I'm considering adding functionality to allow users to pass a preconditioner into Trunk's trust-region subsolver and would appreciate some guidance before I begin making changes.

Options for Passing the Preconditioner

There seem to be at least two options here:

1. Modify SolverCore.solve!: Introduce a new keyword argument M=I in SolverCore.solve! and pass it directly to Krylov.solve!. This approach is straightforward and would allow updating the preconditioner with the latest iterate just before the call to Krylov.solve!.

2. Use a Custom CgSolver: Pass in to trunk a custom CgSolver that includes the preconditioner. I'm not sure of the details here, particularly how the preconditioner would be updated at each iteration.

The first approach seems simpler and more direct.

Modifying Step-to-the-Boundary Calculation

As highlighted by @amontoison in this Krylov.jl issue, the step-to-the-boundary computation in to_boundary needs updating to solve the equation

‖x + σd‖_M = radius

where ‖v‖_M^2 = v'Mv. This modification requires changes to both the to_boundary function and the corresponding call in cg.jl:

σ = radius > 0 ? maximum(to_boundary(n, x, p, radius, dNorm2=pNorm²)) : α

Any advice or suggestions on these approaches would be greatly appreciated.

Thanks!

[amontoison]

Hi @mpf!

The best solution is 1., Krylov.jl already provides a way to change preconditioner at each call of a Krylov method. We just need to make it possible to provide a preconditioner from a solver here in JSOSolvers.jl.

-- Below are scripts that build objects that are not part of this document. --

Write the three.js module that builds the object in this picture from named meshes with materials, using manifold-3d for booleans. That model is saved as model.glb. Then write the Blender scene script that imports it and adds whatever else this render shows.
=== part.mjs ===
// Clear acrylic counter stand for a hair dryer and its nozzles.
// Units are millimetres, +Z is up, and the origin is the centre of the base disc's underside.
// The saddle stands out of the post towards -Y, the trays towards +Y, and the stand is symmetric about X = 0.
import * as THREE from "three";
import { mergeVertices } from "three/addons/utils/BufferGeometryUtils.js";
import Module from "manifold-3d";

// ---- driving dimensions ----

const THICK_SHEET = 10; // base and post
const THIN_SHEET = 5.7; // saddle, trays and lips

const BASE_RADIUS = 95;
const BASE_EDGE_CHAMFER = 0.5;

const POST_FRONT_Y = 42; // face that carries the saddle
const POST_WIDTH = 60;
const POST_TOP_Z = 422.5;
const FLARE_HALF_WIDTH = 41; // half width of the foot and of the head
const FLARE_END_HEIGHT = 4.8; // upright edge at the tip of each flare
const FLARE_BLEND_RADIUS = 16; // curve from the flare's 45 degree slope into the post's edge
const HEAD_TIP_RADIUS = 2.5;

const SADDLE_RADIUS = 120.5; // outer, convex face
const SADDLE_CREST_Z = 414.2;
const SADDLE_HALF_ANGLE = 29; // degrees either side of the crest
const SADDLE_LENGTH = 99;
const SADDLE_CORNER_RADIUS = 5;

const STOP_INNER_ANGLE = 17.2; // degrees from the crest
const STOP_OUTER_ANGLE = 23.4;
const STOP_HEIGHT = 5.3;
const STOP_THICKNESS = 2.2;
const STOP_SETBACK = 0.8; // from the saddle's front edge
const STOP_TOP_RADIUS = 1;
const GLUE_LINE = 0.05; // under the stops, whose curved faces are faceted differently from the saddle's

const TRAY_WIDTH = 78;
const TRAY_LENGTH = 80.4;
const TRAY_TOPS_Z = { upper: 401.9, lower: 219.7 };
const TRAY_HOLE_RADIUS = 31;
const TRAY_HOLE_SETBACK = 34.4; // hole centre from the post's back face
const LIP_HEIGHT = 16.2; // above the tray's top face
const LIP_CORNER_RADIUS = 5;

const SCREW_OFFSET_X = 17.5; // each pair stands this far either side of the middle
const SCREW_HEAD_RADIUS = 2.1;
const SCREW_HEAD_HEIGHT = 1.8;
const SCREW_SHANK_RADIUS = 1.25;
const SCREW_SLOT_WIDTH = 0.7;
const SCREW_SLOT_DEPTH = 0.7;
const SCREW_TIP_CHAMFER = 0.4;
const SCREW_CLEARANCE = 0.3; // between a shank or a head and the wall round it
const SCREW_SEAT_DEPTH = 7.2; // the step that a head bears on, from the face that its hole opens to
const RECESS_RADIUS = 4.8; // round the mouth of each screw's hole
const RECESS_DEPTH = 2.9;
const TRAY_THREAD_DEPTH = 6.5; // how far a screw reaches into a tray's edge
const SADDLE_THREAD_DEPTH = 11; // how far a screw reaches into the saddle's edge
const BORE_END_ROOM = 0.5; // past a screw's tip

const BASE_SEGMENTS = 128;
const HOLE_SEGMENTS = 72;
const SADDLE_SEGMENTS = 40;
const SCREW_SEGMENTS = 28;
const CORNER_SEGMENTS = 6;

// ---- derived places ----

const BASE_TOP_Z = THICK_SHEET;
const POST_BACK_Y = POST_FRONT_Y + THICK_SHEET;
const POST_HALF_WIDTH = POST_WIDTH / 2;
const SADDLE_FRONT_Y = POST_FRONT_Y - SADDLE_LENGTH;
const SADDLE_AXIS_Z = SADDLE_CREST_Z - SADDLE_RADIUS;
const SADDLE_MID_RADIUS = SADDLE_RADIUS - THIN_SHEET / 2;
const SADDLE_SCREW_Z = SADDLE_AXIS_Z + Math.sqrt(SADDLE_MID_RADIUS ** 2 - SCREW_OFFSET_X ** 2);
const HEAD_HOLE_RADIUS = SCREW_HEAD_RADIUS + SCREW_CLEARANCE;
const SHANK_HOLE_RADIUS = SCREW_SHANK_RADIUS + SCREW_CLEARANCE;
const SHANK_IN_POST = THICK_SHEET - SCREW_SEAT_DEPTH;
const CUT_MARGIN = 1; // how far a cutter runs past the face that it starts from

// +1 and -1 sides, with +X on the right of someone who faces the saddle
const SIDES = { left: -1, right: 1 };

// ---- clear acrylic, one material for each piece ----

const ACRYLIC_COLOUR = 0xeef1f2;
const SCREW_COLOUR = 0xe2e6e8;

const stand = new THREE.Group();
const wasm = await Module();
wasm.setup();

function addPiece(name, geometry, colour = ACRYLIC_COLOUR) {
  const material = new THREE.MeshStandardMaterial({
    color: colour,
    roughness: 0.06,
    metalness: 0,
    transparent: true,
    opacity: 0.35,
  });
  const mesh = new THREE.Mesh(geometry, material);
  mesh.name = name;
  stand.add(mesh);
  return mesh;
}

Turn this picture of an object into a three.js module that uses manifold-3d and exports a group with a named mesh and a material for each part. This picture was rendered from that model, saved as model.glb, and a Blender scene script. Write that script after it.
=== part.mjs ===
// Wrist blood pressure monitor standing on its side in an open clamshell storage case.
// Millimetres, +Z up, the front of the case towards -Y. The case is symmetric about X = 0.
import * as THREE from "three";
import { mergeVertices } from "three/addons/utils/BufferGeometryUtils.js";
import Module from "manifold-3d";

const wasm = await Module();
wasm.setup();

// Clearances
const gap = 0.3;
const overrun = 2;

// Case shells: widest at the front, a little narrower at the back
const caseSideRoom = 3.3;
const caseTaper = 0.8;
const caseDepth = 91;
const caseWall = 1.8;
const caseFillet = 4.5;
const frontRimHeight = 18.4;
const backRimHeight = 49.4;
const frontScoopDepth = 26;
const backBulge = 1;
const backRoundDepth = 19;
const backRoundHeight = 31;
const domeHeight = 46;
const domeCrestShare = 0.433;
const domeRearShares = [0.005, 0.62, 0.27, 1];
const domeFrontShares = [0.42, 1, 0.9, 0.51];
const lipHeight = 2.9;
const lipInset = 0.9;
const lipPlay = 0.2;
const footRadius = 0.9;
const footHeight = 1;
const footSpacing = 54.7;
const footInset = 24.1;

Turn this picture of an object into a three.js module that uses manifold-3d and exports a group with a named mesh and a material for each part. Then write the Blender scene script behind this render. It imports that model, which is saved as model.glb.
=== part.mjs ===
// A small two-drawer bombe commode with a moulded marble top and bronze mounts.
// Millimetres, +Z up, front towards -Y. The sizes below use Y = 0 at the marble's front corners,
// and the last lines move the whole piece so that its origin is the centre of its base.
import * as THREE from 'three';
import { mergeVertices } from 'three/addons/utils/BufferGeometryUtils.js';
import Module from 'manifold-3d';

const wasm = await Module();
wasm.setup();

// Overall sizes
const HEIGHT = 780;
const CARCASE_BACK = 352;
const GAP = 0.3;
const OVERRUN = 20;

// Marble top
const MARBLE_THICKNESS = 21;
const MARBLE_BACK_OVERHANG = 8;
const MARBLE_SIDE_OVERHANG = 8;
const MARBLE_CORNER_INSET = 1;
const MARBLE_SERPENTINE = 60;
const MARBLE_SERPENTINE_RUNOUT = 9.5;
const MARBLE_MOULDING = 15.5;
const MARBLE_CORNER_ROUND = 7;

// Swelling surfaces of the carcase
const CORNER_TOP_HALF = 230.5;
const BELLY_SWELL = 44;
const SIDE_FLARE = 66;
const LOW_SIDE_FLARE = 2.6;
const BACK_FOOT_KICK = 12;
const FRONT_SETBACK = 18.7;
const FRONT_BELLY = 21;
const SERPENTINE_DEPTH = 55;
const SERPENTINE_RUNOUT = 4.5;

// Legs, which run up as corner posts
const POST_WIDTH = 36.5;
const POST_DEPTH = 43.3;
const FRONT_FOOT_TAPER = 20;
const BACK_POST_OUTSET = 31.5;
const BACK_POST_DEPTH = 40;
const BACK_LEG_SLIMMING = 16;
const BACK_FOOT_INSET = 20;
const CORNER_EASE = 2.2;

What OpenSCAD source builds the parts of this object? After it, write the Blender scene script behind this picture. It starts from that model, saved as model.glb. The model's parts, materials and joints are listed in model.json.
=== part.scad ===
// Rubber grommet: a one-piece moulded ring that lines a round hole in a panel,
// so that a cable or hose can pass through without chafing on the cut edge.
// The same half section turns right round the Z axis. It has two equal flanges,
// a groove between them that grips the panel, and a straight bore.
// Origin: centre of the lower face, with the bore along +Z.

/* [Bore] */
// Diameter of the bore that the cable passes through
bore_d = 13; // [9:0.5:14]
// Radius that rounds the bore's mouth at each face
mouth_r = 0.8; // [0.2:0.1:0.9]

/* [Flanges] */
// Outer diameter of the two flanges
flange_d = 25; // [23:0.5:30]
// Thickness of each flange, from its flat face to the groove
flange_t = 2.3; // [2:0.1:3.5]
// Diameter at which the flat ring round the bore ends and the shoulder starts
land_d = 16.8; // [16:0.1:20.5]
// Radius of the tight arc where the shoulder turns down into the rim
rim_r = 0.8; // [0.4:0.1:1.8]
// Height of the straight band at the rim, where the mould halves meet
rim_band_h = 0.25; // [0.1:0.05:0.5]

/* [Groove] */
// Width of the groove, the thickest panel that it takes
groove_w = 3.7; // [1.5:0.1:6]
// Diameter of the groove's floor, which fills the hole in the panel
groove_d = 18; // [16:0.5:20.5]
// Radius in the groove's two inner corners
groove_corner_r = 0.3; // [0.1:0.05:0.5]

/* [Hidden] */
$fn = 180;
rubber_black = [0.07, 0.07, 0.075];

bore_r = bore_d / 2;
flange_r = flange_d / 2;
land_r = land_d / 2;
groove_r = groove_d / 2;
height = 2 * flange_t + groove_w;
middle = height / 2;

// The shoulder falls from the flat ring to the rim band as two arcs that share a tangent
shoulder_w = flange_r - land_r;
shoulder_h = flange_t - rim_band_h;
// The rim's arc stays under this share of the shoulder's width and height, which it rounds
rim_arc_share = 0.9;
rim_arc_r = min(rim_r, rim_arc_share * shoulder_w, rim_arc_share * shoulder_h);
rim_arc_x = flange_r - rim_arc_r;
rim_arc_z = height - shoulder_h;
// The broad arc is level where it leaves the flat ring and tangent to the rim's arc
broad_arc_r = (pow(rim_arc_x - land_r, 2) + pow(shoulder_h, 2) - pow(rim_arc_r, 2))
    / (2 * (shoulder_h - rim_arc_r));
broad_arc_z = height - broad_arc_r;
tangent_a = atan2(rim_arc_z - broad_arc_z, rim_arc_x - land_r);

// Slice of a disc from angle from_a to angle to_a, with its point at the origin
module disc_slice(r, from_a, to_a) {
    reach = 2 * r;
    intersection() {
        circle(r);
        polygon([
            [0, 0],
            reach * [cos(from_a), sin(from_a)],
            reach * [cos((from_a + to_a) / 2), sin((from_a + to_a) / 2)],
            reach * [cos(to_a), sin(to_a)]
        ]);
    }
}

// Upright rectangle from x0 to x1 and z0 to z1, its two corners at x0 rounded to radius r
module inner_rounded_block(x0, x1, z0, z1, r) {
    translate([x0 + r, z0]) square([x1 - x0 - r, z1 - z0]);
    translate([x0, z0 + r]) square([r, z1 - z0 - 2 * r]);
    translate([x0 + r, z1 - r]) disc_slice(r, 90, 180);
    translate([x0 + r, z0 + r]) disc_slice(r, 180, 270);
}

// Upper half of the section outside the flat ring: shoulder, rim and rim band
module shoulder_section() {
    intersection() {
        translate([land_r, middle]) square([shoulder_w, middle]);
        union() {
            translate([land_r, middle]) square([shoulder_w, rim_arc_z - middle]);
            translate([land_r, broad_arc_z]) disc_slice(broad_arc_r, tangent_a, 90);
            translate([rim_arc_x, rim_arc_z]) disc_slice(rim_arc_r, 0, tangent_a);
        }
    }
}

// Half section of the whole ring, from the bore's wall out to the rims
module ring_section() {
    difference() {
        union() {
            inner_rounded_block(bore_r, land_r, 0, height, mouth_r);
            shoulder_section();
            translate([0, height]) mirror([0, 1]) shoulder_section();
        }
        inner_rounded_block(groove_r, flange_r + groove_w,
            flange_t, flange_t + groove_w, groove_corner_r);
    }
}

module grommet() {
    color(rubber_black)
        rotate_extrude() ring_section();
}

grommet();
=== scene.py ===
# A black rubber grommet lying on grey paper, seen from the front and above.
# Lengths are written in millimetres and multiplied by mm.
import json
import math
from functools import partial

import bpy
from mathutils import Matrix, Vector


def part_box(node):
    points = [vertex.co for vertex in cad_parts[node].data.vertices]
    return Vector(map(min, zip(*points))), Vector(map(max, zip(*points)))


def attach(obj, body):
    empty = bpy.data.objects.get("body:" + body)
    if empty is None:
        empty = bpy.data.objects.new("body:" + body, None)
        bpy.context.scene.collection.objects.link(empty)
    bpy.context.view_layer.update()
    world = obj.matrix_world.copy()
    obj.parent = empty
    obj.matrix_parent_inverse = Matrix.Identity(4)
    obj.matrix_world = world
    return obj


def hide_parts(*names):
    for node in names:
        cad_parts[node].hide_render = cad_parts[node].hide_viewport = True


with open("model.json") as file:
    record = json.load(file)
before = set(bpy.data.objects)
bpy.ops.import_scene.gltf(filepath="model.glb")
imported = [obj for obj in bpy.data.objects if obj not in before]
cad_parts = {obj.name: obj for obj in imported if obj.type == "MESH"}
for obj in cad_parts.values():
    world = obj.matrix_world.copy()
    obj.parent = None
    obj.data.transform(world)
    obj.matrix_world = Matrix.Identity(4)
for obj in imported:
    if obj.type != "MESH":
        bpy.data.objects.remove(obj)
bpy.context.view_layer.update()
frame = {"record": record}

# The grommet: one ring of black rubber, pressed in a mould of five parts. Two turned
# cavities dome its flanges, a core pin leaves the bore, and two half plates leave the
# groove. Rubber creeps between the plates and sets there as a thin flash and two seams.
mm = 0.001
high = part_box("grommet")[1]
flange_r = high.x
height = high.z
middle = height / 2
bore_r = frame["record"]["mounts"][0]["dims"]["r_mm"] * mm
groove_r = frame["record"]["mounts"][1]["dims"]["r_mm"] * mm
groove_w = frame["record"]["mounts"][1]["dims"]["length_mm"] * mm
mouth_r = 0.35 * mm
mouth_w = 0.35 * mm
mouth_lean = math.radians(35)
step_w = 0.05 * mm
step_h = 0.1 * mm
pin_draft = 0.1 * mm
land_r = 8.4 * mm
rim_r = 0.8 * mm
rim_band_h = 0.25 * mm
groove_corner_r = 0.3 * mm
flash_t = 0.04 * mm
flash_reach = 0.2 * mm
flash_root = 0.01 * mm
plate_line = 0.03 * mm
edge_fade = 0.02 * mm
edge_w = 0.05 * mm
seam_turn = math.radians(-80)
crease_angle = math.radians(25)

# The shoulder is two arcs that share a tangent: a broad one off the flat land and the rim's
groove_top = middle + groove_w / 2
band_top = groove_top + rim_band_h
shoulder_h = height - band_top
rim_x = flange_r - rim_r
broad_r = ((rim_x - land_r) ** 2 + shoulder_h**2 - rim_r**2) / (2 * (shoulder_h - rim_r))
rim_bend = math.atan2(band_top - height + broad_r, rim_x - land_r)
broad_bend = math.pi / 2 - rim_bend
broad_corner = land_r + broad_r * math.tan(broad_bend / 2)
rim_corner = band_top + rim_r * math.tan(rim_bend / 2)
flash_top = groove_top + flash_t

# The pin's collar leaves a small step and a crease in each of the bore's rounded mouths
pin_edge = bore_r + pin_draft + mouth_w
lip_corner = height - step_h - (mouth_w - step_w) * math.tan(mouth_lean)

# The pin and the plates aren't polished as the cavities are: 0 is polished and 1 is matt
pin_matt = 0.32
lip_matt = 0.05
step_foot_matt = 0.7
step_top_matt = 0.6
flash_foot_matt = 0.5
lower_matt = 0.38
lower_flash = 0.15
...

For the function to_boundary, I wanted to limit the number of products with M. The simplest solution is to perform three products with M to compute ‖d‖_M, xᴴMd and ‖x‖_M at each iteration. Can we do better?

[mpf]

For the function to_boundary, I wanted to limit the number of products with M. The simplest solution is to perform three products with M to compute ‖d‖_M, xᴴMd and ‖x‖_M at each iteration. Can we do better?

Would it be possible to get away with only 2 products with M? Note

||x + σd‖²_M = σ² (d'Md) + σ (x'Md) + (x'Mx) = σ² (d'v) + σ (x'v) + (x'w),

where v:=Md and w:=Mx.

[amontoison]

I think it's optimal with 2 products with M. :+1: Michael, I will go to SIAM LA24 next week but I can add a preconditioner M in the function to_boundary when I will be back to Montréal.